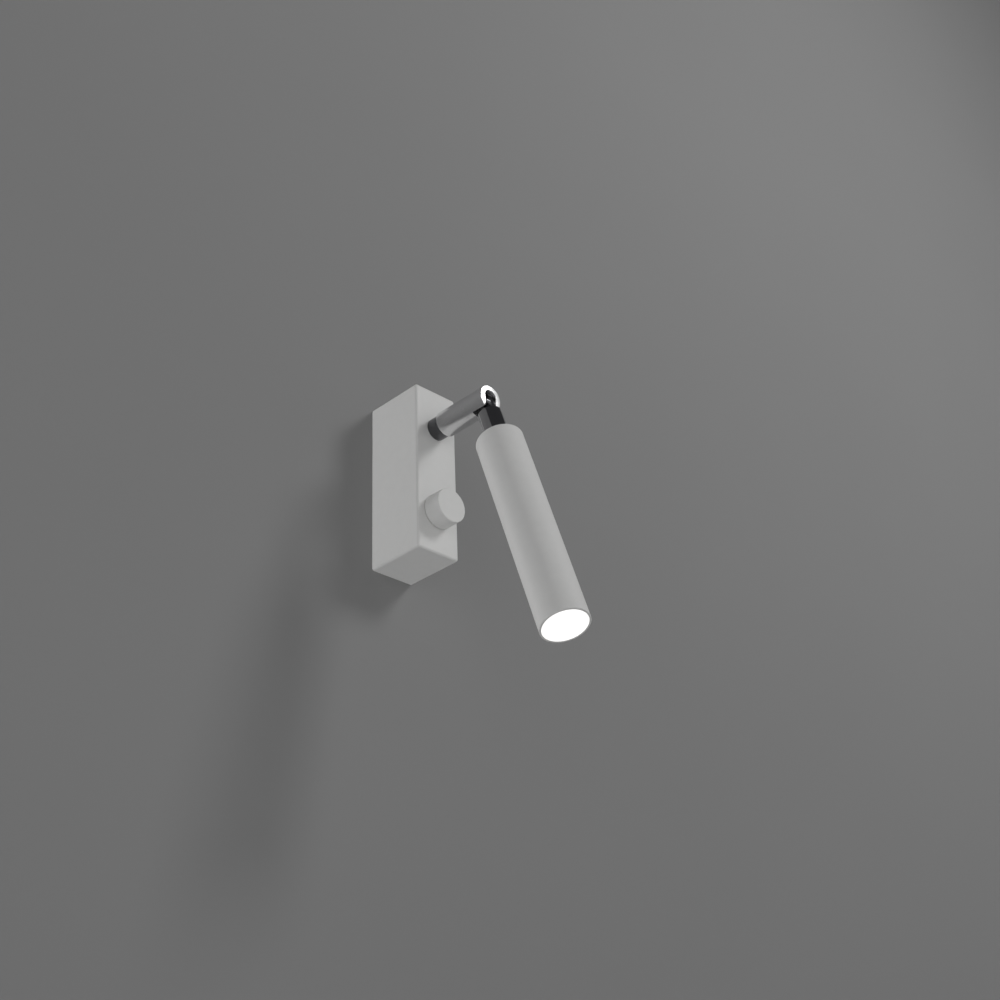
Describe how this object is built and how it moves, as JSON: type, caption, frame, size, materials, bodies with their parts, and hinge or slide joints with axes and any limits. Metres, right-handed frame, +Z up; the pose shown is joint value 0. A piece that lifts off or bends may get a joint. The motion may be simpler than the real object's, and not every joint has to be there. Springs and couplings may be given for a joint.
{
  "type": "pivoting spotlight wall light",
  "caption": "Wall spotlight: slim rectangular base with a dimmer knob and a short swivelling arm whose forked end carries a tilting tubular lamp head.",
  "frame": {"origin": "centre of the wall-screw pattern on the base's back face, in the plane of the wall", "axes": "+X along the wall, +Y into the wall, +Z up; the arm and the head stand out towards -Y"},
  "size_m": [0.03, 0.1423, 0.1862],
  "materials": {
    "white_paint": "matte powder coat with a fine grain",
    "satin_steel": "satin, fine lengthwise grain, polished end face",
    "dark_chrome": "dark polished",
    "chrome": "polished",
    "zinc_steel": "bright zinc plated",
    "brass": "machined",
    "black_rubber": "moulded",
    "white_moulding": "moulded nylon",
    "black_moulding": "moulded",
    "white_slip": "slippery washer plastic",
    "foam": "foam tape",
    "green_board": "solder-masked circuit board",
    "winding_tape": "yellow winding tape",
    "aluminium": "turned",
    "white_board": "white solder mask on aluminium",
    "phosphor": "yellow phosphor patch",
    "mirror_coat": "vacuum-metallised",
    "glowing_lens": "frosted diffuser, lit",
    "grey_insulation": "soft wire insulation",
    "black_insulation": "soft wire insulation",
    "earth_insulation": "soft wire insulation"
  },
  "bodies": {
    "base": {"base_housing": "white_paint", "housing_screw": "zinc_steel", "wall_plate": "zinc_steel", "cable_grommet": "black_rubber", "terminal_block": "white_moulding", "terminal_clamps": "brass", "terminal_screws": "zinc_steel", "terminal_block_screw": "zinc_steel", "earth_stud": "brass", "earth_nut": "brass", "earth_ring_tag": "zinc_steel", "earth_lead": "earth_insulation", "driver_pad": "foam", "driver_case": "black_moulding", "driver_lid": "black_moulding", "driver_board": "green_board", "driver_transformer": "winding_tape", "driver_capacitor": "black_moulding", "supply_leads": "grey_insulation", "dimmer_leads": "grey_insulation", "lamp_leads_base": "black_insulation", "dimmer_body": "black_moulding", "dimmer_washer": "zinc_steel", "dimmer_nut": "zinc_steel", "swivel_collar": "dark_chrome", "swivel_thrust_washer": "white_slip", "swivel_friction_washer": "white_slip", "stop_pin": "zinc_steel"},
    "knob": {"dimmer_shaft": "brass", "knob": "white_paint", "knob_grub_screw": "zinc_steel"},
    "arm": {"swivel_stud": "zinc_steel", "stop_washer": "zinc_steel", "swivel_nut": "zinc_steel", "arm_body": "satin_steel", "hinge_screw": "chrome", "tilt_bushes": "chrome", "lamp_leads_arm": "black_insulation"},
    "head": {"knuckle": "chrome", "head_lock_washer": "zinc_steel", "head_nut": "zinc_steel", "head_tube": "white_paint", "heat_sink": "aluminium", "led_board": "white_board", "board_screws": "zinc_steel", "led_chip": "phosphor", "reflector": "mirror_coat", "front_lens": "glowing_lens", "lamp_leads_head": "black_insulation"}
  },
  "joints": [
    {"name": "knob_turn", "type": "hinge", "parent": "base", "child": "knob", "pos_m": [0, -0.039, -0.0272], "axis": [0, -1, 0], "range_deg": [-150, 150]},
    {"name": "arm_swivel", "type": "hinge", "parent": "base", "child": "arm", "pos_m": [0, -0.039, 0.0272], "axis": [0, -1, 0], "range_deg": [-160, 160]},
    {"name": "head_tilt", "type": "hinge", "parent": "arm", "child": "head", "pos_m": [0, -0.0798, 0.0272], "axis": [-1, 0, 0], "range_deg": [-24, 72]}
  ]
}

• Challenge
Print the listing above in full, exactly as it is.

• Result of this exercise
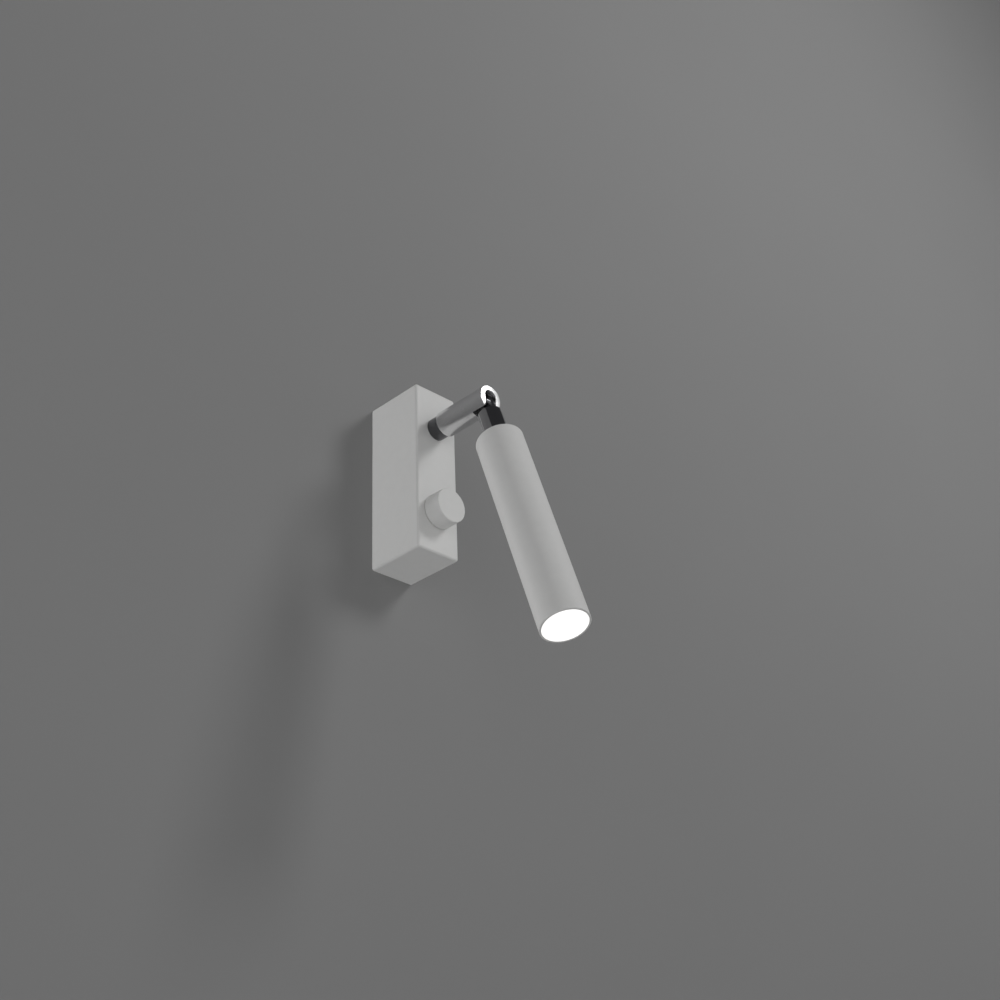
Describe how this object is built and how it moves, as JSON: type, caption, frame, size, materials, bodies with their parts, and hinge or slide joints with axes and any limits. Metres, right-handed frame, +Z up; the pose shown is joint value 0. A piece that lifts off or bends may get a joint. The motion may be simpler than the real object's, and not every joint has to be there. Springs and couplings may be given for a joint.
{
  "type": "pivoting spotlight wall light",
  "caption": "Wall spotlight: slim rectangular base with a dimmer knob and a short swivelling arm whose forked end carries a tilting tubular lamp head.",
  "frame": {"origin": "centre of the wall-screw pattern on the base's back face, in the plane of the wall", "axes": "+X along the wall, +Y into the wall, +Z up; the arm and the head stand out towards -Y"},
  "size_m": [0.03, 0.1423, 0.1862],
  "materials": {
    "white_paint": "matte powder coat with a fine grain",
    "satin_steel": "satin, fine lengthwise grain, polished end face",
    "dark_chrome": "dark polished",
    "chrome": "polished",
    "zinc_steel": "bright zinc plated",
    "brass": "machined",
    "black_rubber": "moulded",
    "white_moulding": "moulded nylon",
    "black_moulding": "moulded",
    "white_slip": "slippery washer plastic",
    "foam": "foam tape",
    "green_board": "solder-masked circuit board",
    "winding_tape": "yellow winding tape",
    "aluminium": "turned",
    "white_board": "white solder mask on aluminium",
    "phosphor": "yellow phosphor patch",
    "mirror_coat": "vacuum-metallised",
    "glowing_lens": "frosted diffuser, lit",
    "grey_insulation": "soft wire insulation",
    "black_insulation": "soft wire insulation",
    "earth_insulation": "soft wire insulation"
  },
  "bodies": {
    "base": {"base_housing": "white_paint", "housing_screw": "zinc_steel", "wall_plate": "zinc_steel", "cable_grommet": "black_rubber", "terminal_block": "white_moulding", "terminal_clamps": "brass", "terminal_screws": "zinc_steel", "terminal_block_screw": "zinc_steel", "earth_stud": "brass", "earth_nut": "brass", "earth_ring_tag": "zinc_steel", "earth_lead": "earth_insulation", "driver_pad": "foam", "driver_case": "black_moulding", "driver_lid": "black_moulding", "driver_board": "green_board", "driver_transformer": "winding_tape", "driver_capacitor": "black_moulding", "supply_leads": "grey_insulation", "dimmer_leads": "grey_insulation", "lamp_leads_base": "black_insulation", "dimmer_body": "black_moulding", "dimmer_washer": "zinc_steel", "dimmer_nut": "zinc_steel", "swivel_collar": "dark_chrome", "swivel_thrust_washer": "white_slip", "swivel_friction_washer": "white_slip", "stop_pin": "zinc_steel"},
    "knob": {"dimmer_shaft": "brass", "knob": "white_paint", "knob_grub_screw": "zinc_steel"},
    "arm": {"swivel_stud": "zinc_steel", "stop_washer": "zinc_steel", "swivel_nut": "zinc_steel", "arm_body": "satin_steel", "hinge_screw": "chrome", "tilt_bushes": "chrome", "lamp_leads_arm": "black_insulation"},
    "head": {"knuckle": "chrome", "head_lock_washer": "zinc_steel", "head_nut": "zinc_steel", "head_tube": "white_paint", "heat_sink": "aluminium", "led_board": "white_board", "board_screws": "zinc_steel", "led_chip": "phosphor", "reflector": "mirror_coat", "front_lens": "glowing_lens", "lamp_leads_head": "black_insulation"}
  },
  "joints": [
    {"name": "knob_turn", "type": "hinge", "parent": "base", "child": "knob", "pos_m": [0, -0.039, -0.0272], "axis": [0, -1, 0], "range_deg": [-150, 150]},
    {"name": "arm_swivel", "type": "hinge", "parent": "base", "child": "arm", "pos_m": [0, -0.039, 0.0272], "axis": [0, -1, 0], "range_deg": [-160, 160]},
    {"name": "head_tilt", "type": "hinge", "parent": "arm", "child": "head", "pos_m": [0, -0.0798, 0.0272], "axis": [-1, 0, 0], "range_deg": [-24, 72]}
  ]
}